-- start Supplied data --
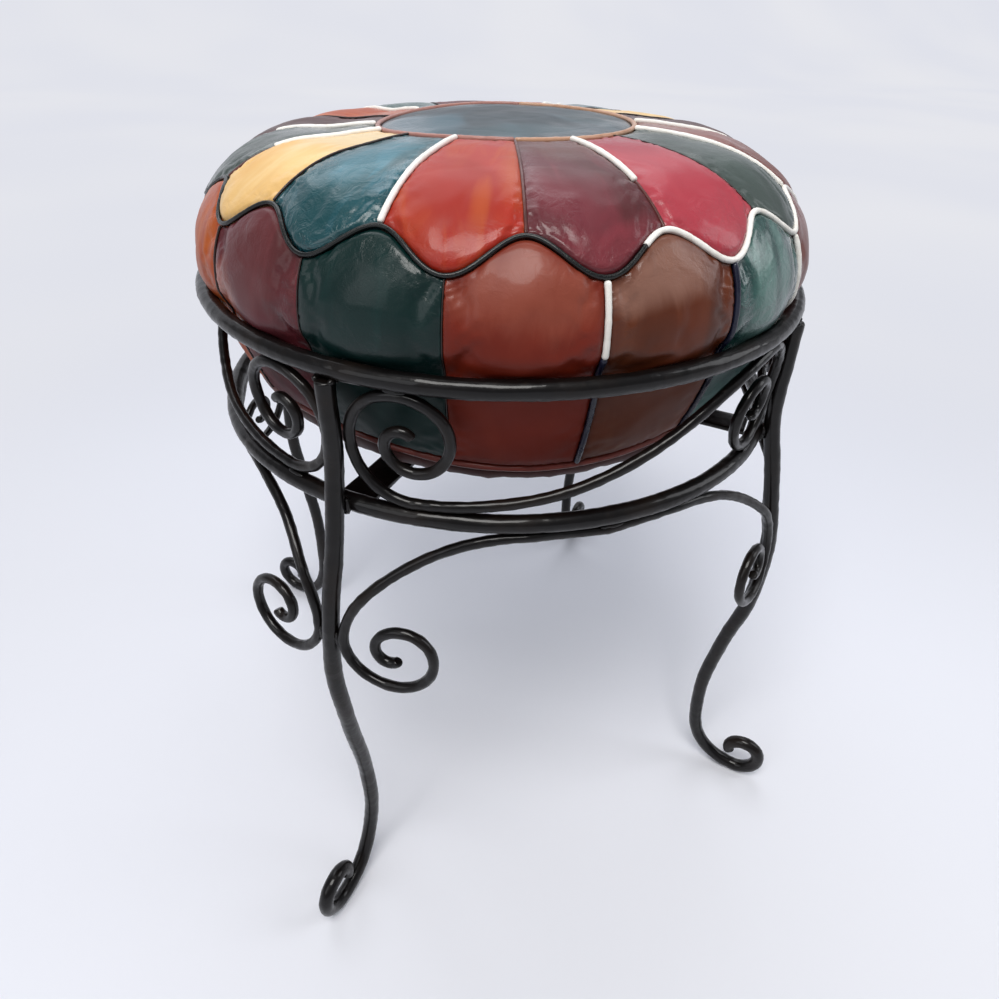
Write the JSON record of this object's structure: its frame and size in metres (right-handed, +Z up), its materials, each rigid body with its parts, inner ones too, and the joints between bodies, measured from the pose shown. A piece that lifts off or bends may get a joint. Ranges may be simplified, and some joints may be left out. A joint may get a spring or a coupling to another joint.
{
  "type": "moroccan kursi stool",
  "caption": "Round stool: a patchwork leather cushion of petals and side panels, loose in the ring of a wrought iron stand with curled legs and scrollwork.",
  "frame": {"origin": "on the floor, on the stool's upright axis", "axes": "+Z up; -Y faces out through the middle of the front panel between two legs; the zip is at +Y"},
  "size_m": [0.374, 0.374, 0.4813],
  "materials": {
    "black_iron": "black enamel over hammered round bar, worn to a dark bronze sheen",
    "filling": "stuffed cotton waste",
    "leather_slate": "dyed goat leather with a soft polish, mottled and creased",
    "leather_plum": "dyed goat leather with a soft polish, mottled and creased",
    "leather_crimson": "dyed goat leather with a soft polish, mottled and creased",
    "leather_greygreen": "dyed goat leather with a soft polish, mottled and creased",
    "leather_pink": "dyed goat leather with a soft polish, mottled and creased",
    "leather_maroon": "dyed goat leather with a soft polish, mottled and creased",
    "leather_cream": "dyed goat leather with a soft polish, mottled and creased",
    "leather_teal": "dyed goat leather with a soft polish, mottled and creased",
    "leather_orange": "dyed goat leather with a soft polish, mottled and creased",
    "leather_steel": "dyed goat leather with a soft polish, mottled and creased",
    "leather_amber": "dyed goat leather with a soft polish, mottled and creased",
    "leather_brown": "dyed goat leather with a soft polish, mottled and creased",
    "leather_bottle": "dyed goat leather with a soft polish, mottled and creased",
    "leather_rust": "dyed goat leather with a soft polish, mottled and creased",
    "cord_tan": "tan leather piping",
    "cord_dark": "dark leather piping, white on some seams",
    "zip_tape": "woven zip tape",
    "zip_metal": "zinc plated zip"
  },
  "bodies": {
    "stand": {"upper_ring": "black_iron", "lower_ring": "black_iron", "leg_1": "black_iron", "leg_2": "black_iron", "leg_3": "black_iron", "leg_4": "black_iron", "upper_scroll_1": "black_iron", "upper_scroll_2": "black_iron", "upper_scroll_3": "black_iron", "upper_scroll_4": "black_iron", "lower_scroll_1": "black_iron", "lower_scroll_2": "black_iron", "lower_scroll_3": "black_iron", "lower_scroll_4": "black_iron", "strap_1": "black_iron", "strap_2": "black_iron"},
    "cushion": {"filling": "filling", "top_disc": "leather_slate", "petal_01": "leather_plum", "petal_02": "leather_crimson", "petal_03": "leather_greygreen", "petal_04": "leather_pink", "petal_05": "leather_maroon", "petal_06": "leather_cream", "petal_07": "leather_teal", "petal_08": "leather_orange", "petal_09": "leather_plum", "petal_10": "leather_steel", "petal_11": "leather_amber", "petal_12": "leather_maroon", "petal_13": "leather_greygreen", "petal_14": "leather_cream", "petal_15": "leather_teal", "petal_16": "leather_orange", "side_panel_01": "leather_brown", "side_panel_02": "leather_steel", "side_panel_03": "leather_pink", "side_panel_04": "leather_amber", "side_panel_05": "leather_bottle", "side_panel_06": "leather_plum", "side_panel_07": "leather_rust", "side_panel_08": "leather_brown", "side_panel_09": "leather_steel", "side_panel_10": "leather_maroon", "side_panel_11": "leather_bottle", "side_panel_12": "leather_rust", "side_panel_13": "leather_amber", "side_panel_14": "leather_plum", "side_panel_15": "leather_bottle", "side_panel_16": "leather_rust", "base_leather": "leather_maroon", "rim_cord": "cord_tan", "base_welt": "cord_dark", "seam_piping": "cord_dark", "zip_tape": "zip_tape", "zip_chain": "zip_metal"},
    "zip_runner": {"zip_slider": "zip_metal", "zip_pull": "zip_metal"}
  },
  "joints": [
    {"name": "cushion_lift", "type": "slide", "parent": "stand", "child": "cushion", "axis": [0, 0, 1], "range_m": [0, 0.1]},
    {"name": "zip_slide", "type": "slide", "parent": "cushion", "child": "zip_runner", "axis": [1, 0, 0], "range_m": [0, 0.09]}
  ]
}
-- end Supplied data --
- _Exercise objective_:
Extract all of the data shown above without alteration.

- _Result of this task_:
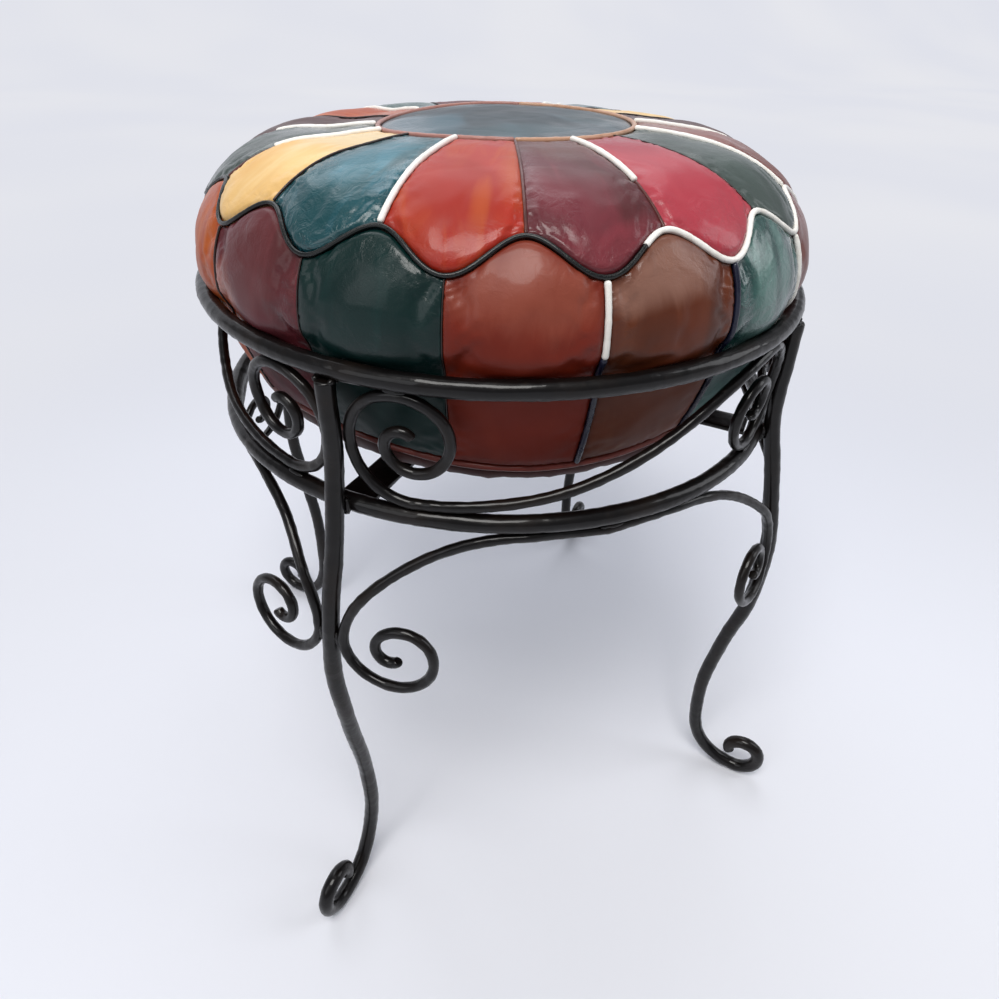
Write the JSON record of this object's structure: its frame and size in metres (right-handed, +Z up), its materials, each rigid body with its parts, inner ones too, and the joints between bodies, measured from the pose shown. A piece that lifts off or bends may get a joint. Ranges may be simplified, and some joints may be left out. A joint may get a spring or a coupling to another joint.
{
  "type": "moroccan kursi stool",
  "caption": "Round stool: a patchwork leather cushion of petals and side panels, loose in the ring of a wrought iron stand with curled legs and scrollwork.",
  "frame": {"origin": "on the floor, on the stool's upright axis", "axes": "+Z up; -Y faces out through the middle of the front panel between two legs; the zip is at +Y"},
  "size_m": [0.374, 0.374, 0.4813],
  "materials": {
    "black_iron": "black enamel over hammered round bar, worn to a dark bronze sheen",
    "filling": "stuffed cotton waste",
    "leather_slate": "dyed goat leather with a soft polish, mottled and creased",
    "leather_plum": "dyed goat leather with a soft polish, mottled and creased",
    "leather_crimson": "dyed goat leather with a soft polish, mottled and creased",
    "leather_greygreen": "dyed goat leather with a soft polish, mottled and creased",
    "leather_pink": "dyed goat leather with a soft polish, mottled and creased",
    "leather_maroon": "dyed goat leather with a soft polish, mottled and creased",
    "leather_cream": "dyed goat leather with a soft polish, mottled and creased",
    "leather_teal": "dyed goat leather with a soft polish, mottled and creased",
    "leather_orange": "dyed goat leather with a soft polish, mottled and creased",
    "leather_steel": "dyed goat leather with a soft polish, mottled and creased",
    "leather_amber": "dyed goat leather with a soft polish, mottled and creased",
    "leather_brown": "dyed goat leather with a soft polish, mottled and creased",
    "leather_bottle": "dyed goat leather with a soft polish, mottled and creased",
    "leather_rust": "dyed goat leather with a soft polish, mottled and creased",
    "cord_tan": "tan leather piping",
    "cord_dark": "dark leather piping, white on some seams",
    "zip_tape": "woven zip tape",
    "zip_metal": "zinc plated zip"
  },
  "bodies": {
    "stand": {"upper_ring": "black_iron", "lower_ring": "black_iron", "leg_1": "black_iron", "leg_2": "black_iron", "leg_3": "black_iron", "leg_4": "black_iron", "upper_scroll_1": "black_iron", "upper_scroll_2": "black_iron", "upper_scroll_3": "black_iron", "upper_scroll_4": "black_iron", "lower_scroll_1": "black_iron", "lower_scroll_2": "black_iron", "lower_scroll_3": "black_iron", "lower_scroll_4": "black_iron", "strap_1": "black_iron", "strap_2": "black_iron"},
    "cushion": {"filling": "filling", "top_disc": "leather_slate", "petal_01": "leather_plum", "petal_02": "leather_crimson", "petal_03": "leather_greygreen", "petal_04": "leather_pink", "petal_05": "leather_maroon", "petal_06": "leather_cream", "petal_07": "leather_teal", "petal_08": "leather_orange", "petal_09": "leather_plum", "petal_10": "leather_steel", "petal_11": "leather_amber", "petal_12": "leather_maroon", "petal_13": "leather_greygreen", "petal_14": "leather_cream", "petal_15": "leather_teal", "petal_16": "leather_orange", "side_panel_01": "leather_brown", "side_panel_02": "leather_steel", "side_panel_03": "leather_pink", "side_panel_04": "leather_amber", "side_panel_05": "leather_bottle", "side_panel_06": "leather_plum", "side_panel_07": "leather_rust", "side_panel_08": "leather_brown", "side_panel_09": "leather_steel", "side_panel_10": "leather_maroon", "side_panel_11": "leather_bottle", "side_panel_12": "leather_rust", "side_panel_13": "leather_amber", "side_panel_14": "leather_plum", "side_panel_15": "leather_bottle", "side_panel_16": "leather_rust", "base_leather": "leather_maroon", "rim_cord": "cord_tan", "base_welt": "cord_dark", "seam_piping": "cord_dark", "zip_tape": "zip_tape", "zip_chain": "zip_metal"},
    "zip_runner": {"zip_slider": "zip_metal", "zip_pull": "zip_metal"}
  },
  "joints": [
    {"name": "cushion_lift", "type": "slide", "parent": "stand", "child": "cushion", "axis": [0, 0, 1], "range_m": [0, 0.1]},
    {"name": "zip_slide", "type": "slide", "parent": "cushion", "child": "zip_runner", "axis": [1, 0, 0], "range_m": [0, 0.09]}
  ]
}